Someone in the comment section, coming from a more conservative position, asked her about her baptismal covenant with those who opposed her progressive leanings (in this case, the topic was women’s ordination). She had said that she couldn’t avoid feeling the pain of those she agreed with anyhow, but what about the pain of those with whom she disagreed?

The commenter wrote: “…does your empathy and baptismal covenants only extend to those for whom you already have philosophical agreement?”

Obviously the answer should be no, and yet. It’s a good question, and one that brings the experience of Paul and the Corinthian church two thousand years forward into my own life. How do we bear our neighbor’s burdens, how do we rejoice when they rejoice and weep when they weep, when we seem to be out of sync?

I don’t know, to be honest. That’s why this tab has been open on my laptop for two months.

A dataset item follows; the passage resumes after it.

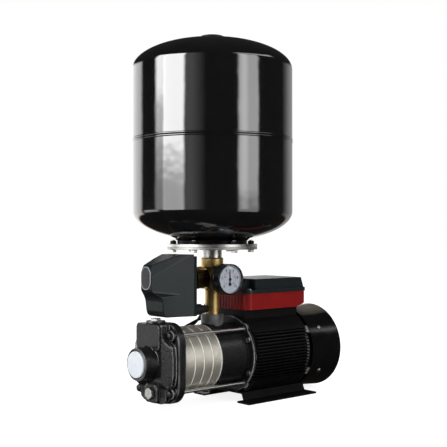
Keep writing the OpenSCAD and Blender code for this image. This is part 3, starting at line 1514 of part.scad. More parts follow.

This is what I know, though: the Greeks were wrong, when they said that the passions must be controlled by reason. Recent developments in neuroscience support what any observer of human nature knows: we’re all essentially emotion-driven creatures. It’s how we understand the world.

And because of that, love matters more than being right.

I don’t have any particular problem with orthodoxy, to be honest. When I visit other churches, I rarely have a problem reciting the creeds. Furthermore, if I’m honest, I rather like being right. I like the process of building a solid case and rebuffing counter-arguments.

But, that’s not what matters most. Love is what matters most. Can we be orthopathic people, and an orthopathic church?

So, this morning, I challenge you to reflect on how you love those you disagree with, how you love those who hurt you, how you love those whom you don’t understand. We’re good at pouring on the guilt, but how do we pour on the love instead?